*Exercise description:*
Report every line from the material that contains the word "this".

(3D code data)
━━━━━━━━━━━━━━━━━━━━━━━━━━━━━━
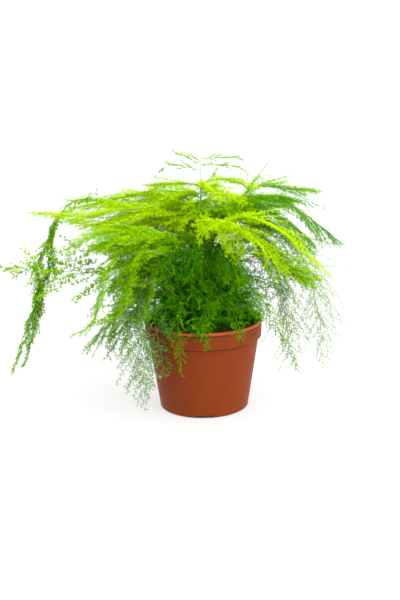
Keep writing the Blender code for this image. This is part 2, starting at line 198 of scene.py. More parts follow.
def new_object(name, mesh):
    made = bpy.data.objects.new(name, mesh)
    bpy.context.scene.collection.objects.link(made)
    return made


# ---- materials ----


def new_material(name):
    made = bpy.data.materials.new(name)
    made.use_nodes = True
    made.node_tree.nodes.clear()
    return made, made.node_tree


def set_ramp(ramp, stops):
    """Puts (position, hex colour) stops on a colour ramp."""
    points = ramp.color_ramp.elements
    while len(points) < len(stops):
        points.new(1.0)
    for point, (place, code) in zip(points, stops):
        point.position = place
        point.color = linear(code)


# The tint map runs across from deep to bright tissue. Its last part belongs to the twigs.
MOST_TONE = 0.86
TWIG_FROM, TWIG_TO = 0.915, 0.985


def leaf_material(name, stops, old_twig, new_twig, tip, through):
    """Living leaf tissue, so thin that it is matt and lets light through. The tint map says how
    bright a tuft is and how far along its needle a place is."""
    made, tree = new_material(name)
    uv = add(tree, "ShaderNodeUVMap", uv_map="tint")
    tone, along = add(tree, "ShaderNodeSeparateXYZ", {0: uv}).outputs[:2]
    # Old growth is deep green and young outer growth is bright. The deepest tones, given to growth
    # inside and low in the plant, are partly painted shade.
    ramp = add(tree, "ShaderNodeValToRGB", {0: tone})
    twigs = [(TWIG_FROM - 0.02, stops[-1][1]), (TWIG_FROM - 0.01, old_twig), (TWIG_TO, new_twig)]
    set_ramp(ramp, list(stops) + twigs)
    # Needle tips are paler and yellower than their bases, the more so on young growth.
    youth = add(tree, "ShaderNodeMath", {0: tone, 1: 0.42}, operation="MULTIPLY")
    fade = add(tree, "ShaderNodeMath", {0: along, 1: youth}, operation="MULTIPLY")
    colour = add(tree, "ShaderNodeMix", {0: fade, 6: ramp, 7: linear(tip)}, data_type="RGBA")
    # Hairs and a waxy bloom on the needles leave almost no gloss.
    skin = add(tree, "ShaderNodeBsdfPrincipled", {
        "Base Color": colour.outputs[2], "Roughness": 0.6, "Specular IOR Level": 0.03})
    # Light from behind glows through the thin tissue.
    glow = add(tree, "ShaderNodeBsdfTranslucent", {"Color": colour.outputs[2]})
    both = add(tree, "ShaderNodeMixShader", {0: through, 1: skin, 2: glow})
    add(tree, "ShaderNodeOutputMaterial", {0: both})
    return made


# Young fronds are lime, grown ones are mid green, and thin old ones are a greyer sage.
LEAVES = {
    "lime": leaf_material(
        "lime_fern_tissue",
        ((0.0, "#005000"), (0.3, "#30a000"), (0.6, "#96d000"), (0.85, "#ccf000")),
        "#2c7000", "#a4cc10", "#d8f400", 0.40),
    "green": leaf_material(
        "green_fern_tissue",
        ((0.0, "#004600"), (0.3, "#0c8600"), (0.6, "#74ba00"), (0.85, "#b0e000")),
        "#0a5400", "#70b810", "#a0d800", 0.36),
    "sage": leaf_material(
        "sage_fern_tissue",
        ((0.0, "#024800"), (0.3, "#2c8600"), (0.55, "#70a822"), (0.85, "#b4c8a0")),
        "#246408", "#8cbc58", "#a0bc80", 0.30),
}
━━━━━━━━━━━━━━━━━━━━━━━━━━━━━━
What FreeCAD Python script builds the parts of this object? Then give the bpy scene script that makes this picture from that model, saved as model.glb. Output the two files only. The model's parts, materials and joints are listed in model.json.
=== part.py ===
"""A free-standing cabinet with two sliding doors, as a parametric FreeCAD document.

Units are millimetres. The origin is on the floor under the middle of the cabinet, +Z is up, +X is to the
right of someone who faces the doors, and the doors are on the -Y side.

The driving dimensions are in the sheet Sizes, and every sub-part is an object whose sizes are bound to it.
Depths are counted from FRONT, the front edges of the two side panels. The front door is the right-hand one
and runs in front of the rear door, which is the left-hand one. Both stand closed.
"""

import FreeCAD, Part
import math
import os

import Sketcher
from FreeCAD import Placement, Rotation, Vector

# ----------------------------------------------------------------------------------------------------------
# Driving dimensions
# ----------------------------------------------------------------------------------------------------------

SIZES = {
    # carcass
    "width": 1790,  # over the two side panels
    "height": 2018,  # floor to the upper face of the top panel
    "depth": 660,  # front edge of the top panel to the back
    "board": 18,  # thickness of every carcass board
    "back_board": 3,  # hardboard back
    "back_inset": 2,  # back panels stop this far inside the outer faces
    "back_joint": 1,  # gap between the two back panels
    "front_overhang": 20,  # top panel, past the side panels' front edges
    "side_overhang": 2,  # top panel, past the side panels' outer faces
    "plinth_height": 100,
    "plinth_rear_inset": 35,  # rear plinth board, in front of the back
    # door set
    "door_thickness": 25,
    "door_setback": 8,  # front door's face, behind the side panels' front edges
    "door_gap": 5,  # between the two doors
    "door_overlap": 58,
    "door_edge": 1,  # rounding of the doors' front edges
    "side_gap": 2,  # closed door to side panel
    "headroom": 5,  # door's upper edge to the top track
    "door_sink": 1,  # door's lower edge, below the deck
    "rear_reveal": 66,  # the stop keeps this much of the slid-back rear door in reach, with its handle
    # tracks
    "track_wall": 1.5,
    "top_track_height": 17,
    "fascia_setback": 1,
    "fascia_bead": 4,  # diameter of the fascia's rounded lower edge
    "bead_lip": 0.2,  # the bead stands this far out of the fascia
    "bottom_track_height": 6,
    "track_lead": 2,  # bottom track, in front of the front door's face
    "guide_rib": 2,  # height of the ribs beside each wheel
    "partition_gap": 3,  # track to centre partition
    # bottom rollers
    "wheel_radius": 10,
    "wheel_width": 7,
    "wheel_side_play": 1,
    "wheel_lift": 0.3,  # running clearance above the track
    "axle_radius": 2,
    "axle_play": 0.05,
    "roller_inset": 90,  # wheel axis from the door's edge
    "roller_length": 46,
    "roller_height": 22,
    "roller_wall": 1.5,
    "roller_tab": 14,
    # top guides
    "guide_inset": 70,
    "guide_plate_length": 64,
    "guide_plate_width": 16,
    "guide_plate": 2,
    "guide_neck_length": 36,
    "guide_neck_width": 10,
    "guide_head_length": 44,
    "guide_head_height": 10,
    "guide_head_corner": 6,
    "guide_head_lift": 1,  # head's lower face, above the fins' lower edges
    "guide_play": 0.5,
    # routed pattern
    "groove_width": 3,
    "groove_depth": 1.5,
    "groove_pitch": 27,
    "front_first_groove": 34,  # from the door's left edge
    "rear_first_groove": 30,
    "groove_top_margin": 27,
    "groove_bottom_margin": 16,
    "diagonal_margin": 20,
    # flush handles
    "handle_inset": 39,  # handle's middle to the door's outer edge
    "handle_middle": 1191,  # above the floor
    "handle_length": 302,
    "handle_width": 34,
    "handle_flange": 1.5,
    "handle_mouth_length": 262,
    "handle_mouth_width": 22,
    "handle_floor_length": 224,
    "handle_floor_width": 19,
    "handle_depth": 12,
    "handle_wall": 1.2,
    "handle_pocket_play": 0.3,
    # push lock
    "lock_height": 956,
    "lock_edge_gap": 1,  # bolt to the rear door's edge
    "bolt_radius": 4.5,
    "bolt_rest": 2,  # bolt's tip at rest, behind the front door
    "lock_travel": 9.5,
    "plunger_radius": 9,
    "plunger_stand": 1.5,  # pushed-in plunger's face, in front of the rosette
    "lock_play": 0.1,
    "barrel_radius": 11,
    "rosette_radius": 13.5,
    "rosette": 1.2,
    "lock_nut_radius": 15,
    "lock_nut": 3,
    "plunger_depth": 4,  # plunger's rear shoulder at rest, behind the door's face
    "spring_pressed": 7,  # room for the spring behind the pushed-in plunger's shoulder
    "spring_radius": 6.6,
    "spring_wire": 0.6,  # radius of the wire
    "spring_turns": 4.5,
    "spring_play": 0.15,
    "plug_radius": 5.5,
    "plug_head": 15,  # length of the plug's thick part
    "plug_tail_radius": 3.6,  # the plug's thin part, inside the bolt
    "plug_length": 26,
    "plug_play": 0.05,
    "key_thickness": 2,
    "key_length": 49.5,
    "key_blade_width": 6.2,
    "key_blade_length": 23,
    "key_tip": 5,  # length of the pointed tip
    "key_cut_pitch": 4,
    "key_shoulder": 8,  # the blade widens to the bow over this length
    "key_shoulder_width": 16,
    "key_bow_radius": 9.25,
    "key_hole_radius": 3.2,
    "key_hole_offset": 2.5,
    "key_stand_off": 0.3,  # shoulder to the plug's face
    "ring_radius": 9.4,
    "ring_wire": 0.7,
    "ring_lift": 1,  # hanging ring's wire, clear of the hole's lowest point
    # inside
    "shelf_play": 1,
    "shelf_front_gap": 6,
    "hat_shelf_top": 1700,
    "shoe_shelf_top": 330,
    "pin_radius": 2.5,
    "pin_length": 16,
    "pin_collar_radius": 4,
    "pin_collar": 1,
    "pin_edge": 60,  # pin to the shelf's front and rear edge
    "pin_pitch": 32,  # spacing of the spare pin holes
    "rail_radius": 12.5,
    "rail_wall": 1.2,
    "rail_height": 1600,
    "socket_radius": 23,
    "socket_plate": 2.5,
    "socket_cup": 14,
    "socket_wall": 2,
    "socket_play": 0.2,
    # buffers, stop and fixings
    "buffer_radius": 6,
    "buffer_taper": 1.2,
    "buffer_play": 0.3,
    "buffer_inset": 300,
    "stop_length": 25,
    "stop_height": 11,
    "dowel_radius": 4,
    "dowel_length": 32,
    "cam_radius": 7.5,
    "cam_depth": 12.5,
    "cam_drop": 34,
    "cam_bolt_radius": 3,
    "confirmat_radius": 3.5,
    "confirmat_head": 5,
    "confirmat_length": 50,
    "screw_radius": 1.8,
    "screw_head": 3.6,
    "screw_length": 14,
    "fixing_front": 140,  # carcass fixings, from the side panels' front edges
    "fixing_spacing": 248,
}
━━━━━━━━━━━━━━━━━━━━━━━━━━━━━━
*Answer to the problem:*
Keep writing the Blender code for this image. This is part 2, starting at line 198 of scene.py. More parts follow.
What FreeCAD Python script builds the parts of this object? Then give the bpy scene script that makes this picture from that model, saved as model.glb. Output the two files only. The model's parts, materials and joints are listed in model.json.
    "back_inset": 2,  # back panels stop this far inside the outer faces
    "rear_reveal": 66,  # the stop keeps this much of the slid-back rear door in reach, with its handle
    "bead_lip": 0.2,  # the bead stands this far out of the fascia
    "key_shoulder": 8,  # the blade widens to the bow over this length